_WRITTEN PROBLEM_.
Set down every record once more, exactly as given.

_DATA PROVIDED_.
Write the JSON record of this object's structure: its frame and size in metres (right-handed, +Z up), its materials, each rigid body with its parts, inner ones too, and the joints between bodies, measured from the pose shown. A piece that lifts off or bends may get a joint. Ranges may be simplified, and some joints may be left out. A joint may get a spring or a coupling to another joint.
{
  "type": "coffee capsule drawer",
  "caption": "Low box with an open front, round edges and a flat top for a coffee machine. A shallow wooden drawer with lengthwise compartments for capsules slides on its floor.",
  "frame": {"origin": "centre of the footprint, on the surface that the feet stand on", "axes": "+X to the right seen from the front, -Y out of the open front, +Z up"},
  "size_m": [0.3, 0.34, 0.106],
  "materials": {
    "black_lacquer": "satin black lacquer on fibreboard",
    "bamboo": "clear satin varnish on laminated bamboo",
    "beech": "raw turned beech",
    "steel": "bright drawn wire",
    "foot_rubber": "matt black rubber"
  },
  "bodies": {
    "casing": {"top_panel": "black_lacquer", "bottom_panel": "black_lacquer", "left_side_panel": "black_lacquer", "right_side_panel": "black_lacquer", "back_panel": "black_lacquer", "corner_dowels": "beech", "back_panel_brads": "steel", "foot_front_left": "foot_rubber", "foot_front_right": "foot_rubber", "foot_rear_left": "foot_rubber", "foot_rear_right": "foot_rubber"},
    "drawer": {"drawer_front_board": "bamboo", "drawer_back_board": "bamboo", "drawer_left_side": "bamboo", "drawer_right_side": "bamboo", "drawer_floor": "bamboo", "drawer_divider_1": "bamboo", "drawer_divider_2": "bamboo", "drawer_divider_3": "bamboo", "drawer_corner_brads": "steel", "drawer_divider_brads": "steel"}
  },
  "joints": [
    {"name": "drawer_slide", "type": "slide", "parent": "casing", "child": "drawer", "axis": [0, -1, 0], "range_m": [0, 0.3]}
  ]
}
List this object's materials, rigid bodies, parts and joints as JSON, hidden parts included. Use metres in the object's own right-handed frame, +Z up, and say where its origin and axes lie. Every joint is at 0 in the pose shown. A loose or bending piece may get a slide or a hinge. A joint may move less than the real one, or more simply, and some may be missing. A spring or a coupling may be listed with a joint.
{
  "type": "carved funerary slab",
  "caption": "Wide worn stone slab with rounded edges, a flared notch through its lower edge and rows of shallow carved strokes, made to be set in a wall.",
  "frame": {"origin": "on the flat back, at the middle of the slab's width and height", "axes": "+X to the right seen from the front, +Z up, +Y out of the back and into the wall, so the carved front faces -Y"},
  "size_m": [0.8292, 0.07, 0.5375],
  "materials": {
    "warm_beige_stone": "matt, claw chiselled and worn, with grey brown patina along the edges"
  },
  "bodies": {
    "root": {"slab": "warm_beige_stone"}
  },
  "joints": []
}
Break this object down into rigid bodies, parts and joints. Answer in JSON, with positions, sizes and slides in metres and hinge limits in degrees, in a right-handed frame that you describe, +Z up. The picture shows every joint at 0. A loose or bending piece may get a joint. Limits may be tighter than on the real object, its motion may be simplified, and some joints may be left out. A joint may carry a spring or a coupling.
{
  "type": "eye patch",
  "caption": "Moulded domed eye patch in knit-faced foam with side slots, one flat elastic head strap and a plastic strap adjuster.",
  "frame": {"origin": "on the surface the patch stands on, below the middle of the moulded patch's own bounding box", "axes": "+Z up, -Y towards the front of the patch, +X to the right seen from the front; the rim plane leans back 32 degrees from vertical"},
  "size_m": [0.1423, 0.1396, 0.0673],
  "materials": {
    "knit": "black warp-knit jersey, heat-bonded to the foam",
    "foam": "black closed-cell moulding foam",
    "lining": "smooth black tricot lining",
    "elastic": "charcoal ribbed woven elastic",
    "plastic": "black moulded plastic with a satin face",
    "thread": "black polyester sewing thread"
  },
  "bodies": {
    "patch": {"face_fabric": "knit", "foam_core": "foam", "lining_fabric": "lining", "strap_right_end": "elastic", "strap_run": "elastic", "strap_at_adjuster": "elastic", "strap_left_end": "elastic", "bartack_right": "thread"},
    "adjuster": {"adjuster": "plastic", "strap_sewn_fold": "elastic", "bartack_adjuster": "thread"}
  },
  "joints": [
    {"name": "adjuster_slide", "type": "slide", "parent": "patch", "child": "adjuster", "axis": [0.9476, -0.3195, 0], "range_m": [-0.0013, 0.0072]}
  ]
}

_RESPONSE FOR THIS EXERCISE_.
Write the JSON record of this object's structure: its frame and size in metres (right-handed, +Z up), its materials, each rigid body with its parts, inner ones too, and the joints between bodies, measured from the pose shown. A piece that lifts off or bends may get a joint. Ranges may be simplified, and some joints may be left out. A joint may get a spring or a coupling to another joint.
{
  "type": "coffee capsule drawer",
  "caption": "Low box with an open front, round edges and a flat top for a coffee machine. A shallow wooden drawer with lengthwise compartments for capsules slides on its floor.",
  "frame": {"origin": "centre of the footprint, on the surface that the feet stand on", "axes": "+X to the right seen from the front, -Y out of the open front, +Z up"},
  "size_m": [0.3, 0.34, 0.106],
  "materials": {
    "black_lacquer": "satin black lacquer on fibreboard",
    "bamboo": "clear satin varnish on laminated bamboo",
    "beech": "raw turned beech",
    "steel": "bright drawn wire",
    "foot_rubber": "matt black rubber"
  },
  "bodies": {
    "casing": {"top_panel": "black_lacquer", "bottom_panel": "black_lacquer", "left_side_panel": "black_lacquer", "right_side_panel": "black_lacquer", "back_panel": "black_lacquer", "corner_dowels": "beech", "back_panel_brads": "steel", "foot_front_left": "foot_rubber", "foot_front_right": "foot_rubber", "foot_rear_left": "foot_rubber", "foot_rear_right": "foot_rubber"},
    "drawer": {"drawer_front_board": "bamboo", "drawer_back_board": "bamboo", "drawer_left_side": "bamboo", "drawer_right_side": "bamboo", "drawer_floor": "bamboo", "drawer_divider_1": "bamboo", "drawer_divider_2": "bamboo", "drawer_divider_3": "bamboo", "drawer_corner_brads": "steel", "drawer_divider_brads": "steel"}
  },
  "joints": [
    {"name": "drawer_slide", "type": "slide", "parent": "casing", "child": "drawer", "axis": [0, -1, 0], "range_m": [0, 0.3]}
  ]
}
List this object's materials, rigid bodies, parts and joints as JSON, hidden parts included. Use metres in the object's own right-handed frame, +Z up, and say where its origin and axes lie. Every joint is at 0 in the pose shown. A loose or bending piece may get a slide or a hinge. A joint may move less than the real one, or more simply, and some may be missing. A spring or a coupling may be listed with a joint.
{
  "type": "carved funerary slab",
  "caption": "Wide worn stone slab with rounded edges, a flared notch through its lower edge and rows of shallow carved strokes, made to be set in a wall.",
  "frame": {"origin": "on the flat back, at the middle of the slab's width and height", "axes": "+X to the right seen from the front, +Z up, +Y out of the back and into the wall, so the carved front faces -Y"},
  "size_m": [0.8292, 0.07, 0.5375],
  "materials": {
    "warm_beige_stone": "matt, claw chiselled and worn, with grey brown patina along the edges"
  },
  "bodies": {
    "root": {"slab": "warm_beige_stone"}
  },
  "joints": []
}
Break this object down into rigid bodies, parts and joints. Answer in JSON, with positions, sizes and slides in metres and hinge limits in degrees, in a right-handed frame that you describe, +Z up. The picture shows every joint at 0. A loose or bending piece may get a joint. Limits may be tighter than on the real object, its motion may be simplified, and some joints may be left out. A joint may carry a spring or a coupling.
{
  "type": "eye patch",
  "caption": "Moulded domed eye patch in knit-faced foam with side slots, one flat elastic head strap and a plastic strap adjuster.",
  "frame": {"origin": "on the surface the patch stands on, below the middle of the moulded patch's own bounding box", "axes": "+Z up, -Y towards the front of the patch, +X to the right seen from the front; the rim plane leans back 32 degrees from vertical"},
  "size_m": [0.1423, 0.1396, 0.0673],
  "materials": {
    "knit": "black warp-knit jersey, heat-bonded to the foam",
    "foam": "black closed-cell moulding foam",
    "lining": "smooth black tricot lining",
    "elastic": "charcoal ribbed woven elastic",
    "plastic": "black moulded plastic with a satin face",
    "thread": "black polyester sewing thread"
  },
  "bodies": {
    "patch": {"face_fabric": "knit", "foam_core": "foam", "lining_fabric": "lining", "strap_right_end": "elastic", "strap_run": "elastic", "strap_at_adjuster": "elastic", "strap_left_end": "elastic", "bartack_right": "thread"},
    "adjuster": {"adjuster": "plastic", "strap_sewn_fold": "elastic", "bartack_adjuster": "thread"}
  },
  "joints": [
    {"name": "adjuster_slide", "type": "slide", "parent": "patch", "child": "adjuster", "axis": [0.9476, -0.3195, 0], "range_m": [-0.0013, 0.0072]}
  ]
}